---------- COLLECTED DATA ----------
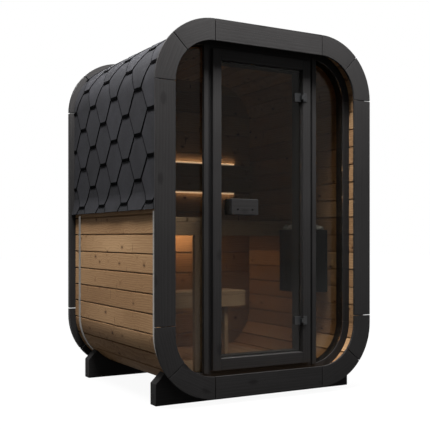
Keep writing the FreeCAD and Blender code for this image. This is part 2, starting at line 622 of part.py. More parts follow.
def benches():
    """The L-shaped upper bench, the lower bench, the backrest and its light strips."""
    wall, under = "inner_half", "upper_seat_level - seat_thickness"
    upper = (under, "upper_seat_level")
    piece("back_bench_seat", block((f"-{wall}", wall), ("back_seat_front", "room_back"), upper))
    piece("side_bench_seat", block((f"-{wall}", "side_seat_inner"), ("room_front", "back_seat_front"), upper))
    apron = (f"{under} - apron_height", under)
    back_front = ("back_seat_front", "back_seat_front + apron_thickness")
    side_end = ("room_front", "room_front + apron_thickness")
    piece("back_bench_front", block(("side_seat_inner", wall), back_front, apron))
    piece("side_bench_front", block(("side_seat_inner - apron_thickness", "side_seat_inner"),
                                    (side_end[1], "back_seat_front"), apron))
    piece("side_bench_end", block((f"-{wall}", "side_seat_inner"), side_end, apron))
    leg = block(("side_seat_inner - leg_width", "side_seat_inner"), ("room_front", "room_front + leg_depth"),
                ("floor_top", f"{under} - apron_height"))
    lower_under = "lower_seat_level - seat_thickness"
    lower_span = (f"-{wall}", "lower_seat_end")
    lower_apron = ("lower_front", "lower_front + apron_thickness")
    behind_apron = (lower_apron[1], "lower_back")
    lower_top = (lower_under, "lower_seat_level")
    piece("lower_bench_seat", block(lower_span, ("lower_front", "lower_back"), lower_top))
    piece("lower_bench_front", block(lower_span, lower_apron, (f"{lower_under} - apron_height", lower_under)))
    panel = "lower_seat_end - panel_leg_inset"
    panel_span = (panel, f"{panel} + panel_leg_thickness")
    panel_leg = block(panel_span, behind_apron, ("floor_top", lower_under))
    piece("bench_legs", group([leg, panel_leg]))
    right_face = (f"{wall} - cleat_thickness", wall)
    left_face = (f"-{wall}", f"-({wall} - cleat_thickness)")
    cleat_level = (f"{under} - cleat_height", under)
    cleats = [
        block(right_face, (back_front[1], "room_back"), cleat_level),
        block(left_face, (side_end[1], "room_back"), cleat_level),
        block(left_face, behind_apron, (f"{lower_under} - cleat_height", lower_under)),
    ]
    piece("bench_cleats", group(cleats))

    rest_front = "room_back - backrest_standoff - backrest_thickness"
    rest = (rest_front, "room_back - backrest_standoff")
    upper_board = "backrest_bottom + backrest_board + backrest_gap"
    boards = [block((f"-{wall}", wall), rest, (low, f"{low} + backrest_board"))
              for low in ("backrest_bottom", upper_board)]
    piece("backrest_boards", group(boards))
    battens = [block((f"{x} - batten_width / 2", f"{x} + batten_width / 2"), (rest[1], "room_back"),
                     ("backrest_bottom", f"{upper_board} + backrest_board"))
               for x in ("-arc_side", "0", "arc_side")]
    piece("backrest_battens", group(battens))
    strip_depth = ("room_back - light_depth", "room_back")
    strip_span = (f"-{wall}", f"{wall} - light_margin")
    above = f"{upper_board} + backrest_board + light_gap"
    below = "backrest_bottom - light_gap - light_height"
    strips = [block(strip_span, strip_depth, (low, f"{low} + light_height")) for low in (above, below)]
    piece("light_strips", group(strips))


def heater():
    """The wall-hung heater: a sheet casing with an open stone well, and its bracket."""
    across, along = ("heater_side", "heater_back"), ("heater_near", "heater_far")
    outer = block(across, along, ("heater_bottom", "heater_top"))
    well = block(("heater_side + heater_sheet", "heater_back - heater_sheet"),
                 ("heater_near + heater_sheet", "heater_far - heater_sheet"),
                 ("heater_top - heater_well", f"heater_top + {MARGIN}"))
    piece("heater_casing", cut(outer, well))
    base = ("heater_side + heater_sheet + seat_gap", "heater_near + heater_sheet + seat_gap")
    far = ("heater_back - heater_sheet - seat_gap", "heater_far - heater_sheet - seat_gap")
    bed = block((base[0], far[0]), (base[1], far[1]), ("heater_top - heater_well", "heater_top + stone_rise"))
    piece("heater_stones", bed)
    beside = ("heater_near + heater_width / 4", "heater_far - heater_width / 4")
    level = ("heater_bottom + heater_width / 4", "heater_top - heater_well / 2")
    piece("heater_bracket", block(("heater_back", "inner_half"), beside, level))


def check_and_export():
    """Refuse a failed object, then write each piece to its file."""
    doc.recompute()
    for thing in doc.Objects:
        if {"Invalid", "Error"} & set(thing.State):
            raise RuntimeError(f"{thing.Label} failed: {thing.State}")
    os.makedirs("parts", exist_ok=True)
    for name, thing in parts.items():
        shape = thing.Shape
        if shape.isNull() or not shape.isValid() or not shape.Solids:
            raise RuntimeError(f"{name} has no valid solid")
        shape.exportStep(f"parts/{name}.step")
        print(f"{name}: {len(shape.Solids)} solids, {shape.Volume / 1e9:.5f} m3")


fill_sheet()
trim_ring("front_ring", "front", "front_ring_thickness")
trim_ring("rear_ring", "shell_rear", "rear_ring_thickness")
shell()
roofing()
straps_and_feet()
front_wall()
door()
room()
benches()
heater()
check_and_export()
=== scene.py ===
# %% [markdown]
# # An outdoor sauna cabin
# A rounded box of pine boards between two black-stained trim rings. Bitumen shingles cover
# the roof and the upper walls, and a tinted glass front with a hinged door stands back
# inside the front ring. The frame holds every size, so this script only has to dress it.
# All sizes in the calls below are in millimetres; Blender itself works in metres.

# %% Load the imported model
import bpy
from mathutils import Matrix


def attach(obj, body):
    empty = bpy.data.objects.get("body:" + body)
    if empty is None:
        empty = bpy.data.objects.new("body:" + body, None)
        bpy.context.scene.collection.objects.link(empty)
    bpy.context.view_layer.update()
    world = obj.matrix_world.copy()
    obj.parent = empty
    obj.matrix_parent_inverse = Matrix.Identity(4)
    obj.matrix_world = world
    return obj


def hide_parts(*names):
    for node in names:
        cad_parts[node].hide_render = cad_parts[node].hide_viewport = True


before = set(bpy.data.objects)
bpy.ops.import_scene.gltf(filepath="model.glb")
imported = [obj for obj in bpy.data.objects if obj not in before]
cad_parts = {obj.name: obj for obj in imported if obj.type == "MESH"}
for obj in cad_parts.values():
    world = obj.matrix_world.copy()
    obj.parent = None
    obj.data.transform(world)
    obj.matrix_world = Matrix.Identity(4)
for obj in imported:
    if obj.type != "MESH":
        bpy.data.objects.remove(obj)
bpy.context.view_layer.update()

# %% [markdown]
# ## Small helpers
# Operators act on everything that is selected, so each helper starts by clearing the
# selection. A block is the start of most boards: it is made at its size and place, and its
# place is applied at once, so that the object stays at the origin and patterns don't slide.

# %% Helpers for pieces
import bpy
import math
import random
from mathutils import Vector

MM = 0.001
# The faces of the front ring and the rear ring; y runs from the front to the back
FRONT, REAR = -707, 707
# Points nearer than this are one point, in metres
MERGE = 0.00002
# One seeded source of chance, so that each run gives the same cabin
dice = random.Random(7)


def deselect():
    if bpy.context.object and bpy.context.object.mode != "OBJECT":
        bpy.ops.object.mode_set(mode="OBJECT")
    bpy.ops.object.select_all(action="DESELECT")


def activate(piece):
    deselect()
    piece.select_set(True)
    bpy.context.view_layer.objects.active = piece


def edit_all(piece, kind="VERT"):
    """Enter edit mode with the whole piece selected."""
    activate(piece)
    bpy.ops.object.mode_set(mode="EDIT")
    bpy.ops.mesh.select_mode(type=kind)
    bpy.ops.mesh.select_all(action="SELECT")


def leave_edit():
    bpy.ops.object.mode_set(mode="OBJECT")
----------
> _WHAT IS ASKED_: Output, from the data above, the lines from the line with "fill_sheet()" to the line with "from mathutils import Matrix" exactly as they stand, both ends included and nothing else.

> _EXERCISE SOLUTION_:
fill_sheet()
trim_ring("front_ring", "front", "front_ring_thickness")
trim_ring("rear_ring", "shell_rear", "rear_ring_thickness")
shell()
roofing()
straps_and_feet()
front_wall()
door()
room()
benches()
heater()
check_and_export()
=== scene.py ===
# %% [markdown]
# # An outdoor sauna cabin
# A rounded box of pine boards between two black-stained trim rings. Bitumen shingles cover
# the roof and the upper walls, and a tinted glass front with a hinged door stands back
# inside the front ring. The frame holds every size, so this script only has to dress it.
# All sizes in the calls below are in millimetres; Blender itself works in metres.

# %% Load the imported model
import bpy
from mathutils import Matrix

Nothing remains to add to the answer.